• What you have to do: Reproduce, exactly and in full, only the lines below from the one containing "build_back()" through the one containing "for node in".

• Raw data:

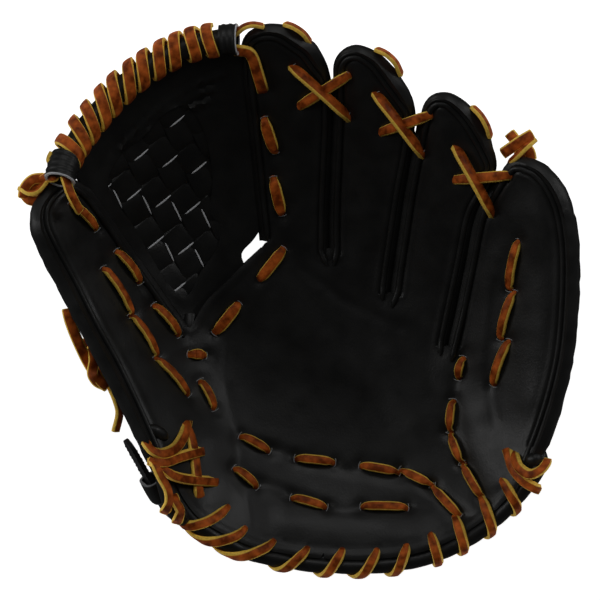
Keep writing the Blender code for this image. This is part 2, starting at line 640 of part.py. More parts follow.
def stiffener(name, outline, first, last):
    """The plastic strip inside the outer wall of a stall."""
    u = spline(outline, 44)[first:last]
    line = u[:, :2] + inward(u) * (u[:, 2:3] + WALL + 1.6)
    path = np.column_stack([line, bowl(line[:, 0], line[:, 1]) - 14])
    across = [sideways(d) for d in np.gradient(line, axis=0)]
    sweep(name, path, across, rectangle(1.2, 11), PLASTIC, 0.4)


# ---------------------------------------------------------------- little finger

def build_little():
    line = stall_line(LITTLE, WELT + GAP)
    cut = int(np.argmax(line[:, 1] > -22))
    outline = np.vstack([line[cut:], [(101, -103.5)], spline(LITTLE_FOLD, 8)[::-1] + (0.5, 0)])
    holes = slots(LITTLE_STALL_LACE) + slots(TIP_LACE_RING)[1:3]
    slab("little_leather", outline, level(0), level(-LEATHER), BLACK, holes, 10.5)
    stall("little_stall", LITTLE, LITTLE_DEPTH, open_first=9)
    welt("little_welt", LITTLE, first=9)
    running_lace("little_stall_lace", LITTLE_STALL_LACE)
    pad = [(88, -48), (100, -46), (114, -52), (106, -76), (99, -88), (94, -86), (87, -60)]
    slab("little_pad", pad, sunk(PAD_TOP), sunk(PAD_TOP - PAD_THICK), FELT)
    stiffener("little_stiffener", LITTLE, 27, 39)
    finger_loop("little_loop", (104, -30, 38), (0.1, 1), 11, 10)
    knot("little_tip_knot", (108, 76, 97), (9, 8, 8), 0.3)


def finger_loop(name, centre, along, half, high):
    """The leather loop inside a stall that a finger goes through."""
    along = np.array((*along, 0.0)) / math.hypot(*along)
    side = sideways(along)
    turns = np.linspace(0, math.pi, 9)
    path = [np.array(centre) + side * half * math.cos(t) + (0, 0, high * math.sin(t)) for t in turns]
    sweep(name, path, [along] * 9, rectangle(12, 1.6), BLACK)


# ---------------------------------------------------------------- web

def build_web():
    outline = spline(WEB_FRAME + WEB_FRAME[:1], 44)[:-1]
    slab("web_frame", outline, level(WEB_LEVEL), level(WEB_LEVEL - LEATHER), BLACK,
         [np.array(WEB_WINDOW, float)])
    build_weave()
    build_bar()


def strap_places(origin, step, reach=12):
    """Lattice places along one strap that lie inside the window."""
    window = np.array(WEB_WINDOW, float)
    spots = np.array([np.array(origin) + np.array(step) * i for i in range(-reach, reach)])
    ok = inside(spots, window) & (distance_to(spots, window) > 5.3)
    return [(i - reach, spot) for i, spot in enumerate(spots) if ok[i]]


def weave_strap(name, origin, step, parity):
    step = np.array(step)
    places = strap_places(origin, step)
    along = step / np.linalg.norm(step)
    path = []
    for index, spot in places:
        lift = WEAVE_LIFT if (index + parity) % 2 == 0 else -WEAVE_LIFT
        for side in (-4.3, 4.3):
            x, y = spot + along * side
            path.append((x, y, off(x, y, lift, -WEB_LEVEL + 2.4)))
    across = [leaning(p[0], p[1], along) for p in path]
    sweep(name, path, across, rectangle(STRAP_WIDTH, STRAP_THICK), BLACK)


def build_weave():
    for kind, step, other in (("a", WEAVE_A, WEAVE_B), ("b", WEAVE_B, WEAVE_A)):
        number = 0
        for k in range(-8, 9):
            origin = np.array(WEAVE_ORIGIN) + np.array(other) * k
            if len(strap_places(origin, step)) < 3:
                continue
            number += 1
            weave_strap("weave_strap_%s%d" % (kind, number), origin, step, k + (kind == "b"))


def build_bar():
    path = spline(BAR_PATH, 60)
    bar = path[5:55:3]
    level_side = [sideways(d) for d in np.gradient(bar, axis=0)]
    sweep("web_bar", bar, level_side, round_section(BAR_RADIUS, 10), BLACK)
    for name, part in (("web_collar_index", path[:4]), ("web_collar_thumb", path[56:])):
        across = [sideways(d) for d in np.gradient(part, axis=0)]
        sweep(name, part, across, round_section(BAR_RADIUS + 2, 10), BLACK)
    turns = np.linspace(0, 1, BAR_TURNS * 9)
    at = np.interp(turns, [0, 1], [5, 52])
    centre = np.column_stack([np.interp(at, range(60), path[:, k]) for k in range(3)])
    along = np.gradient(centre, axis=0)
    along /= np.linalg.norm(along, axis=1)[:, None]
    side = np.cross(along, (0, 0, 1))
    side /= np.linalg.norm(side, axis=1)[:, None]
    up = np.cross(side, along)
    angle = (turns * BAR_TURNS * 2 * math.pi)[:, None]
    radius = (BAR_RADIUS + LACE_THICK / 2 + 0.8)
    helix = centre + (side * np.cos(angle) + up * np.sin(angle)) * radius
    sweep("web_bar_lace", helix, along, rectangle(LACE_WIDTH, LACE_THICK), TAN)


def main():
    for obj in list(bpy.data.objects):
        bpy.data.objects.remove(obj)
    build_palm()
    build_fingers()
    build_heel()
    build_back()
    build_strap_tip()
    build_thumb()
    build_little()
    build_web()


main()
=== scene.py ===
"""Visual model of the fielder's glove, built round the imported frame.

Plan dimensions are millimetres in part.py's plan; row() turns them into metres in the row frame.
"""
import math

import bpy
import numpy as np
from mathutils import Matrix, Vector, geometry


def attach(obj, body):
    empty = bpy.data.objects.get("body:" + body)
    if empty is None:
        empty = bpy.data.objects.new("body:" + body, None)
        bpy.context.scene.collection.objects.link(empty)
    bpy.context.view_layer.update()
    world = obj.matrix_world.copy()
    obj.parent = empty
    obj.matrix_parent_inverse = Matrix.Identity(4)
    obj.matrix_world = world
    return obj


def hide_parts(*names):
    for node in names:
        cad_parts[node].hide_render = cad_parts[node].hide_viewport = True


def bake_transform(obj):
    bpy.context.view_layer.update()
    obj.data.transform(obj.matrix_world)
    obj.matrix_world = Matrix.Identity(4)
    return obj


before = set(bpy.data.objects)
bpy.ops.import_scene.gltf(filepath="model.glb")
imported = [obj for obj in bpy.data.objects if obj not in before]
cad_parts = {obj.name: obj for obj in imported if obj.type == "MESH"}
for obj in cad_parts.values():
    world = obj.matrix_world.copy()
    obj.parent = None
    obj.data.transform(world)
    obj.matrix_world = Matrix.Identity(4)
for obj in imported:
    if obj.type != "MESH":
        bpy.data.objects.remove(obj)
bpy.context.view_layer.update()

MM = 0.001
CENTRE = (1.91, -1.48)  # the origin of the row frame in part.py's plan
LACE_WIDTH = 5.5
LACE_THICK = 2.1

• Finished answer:
    build_back()
    build_strap_tip()
    build_thumb()
    build_little()
    build_web()


main()
=== scene.py ===
"""Visual model of the fielder's glove, built round the imported frame.

Plan dimensions are millimetres in part.py's plan; row() turns them into metres in the row frame.
"""
import math

import bpy
import numpy as np
from mathutils import Matrix, Vector, geometry


def attach(obj, body):
    empty = bpy.data.objects.get("body:" + body)
    if empty is None:
        empty = bpy.data.objects.new("body:" + body, None)
        bpy.context.scene.collection.objects.link(empty)
    bpy.context.view_layer.update()
    world = obj.matrix_world.copy()
    obj.parent = empty
    obj.matrix_parent_inverse = Matrix.Identity(4)
    obj.matrix_world = world
    return obj


def hide_parts(*names):
    for node in names:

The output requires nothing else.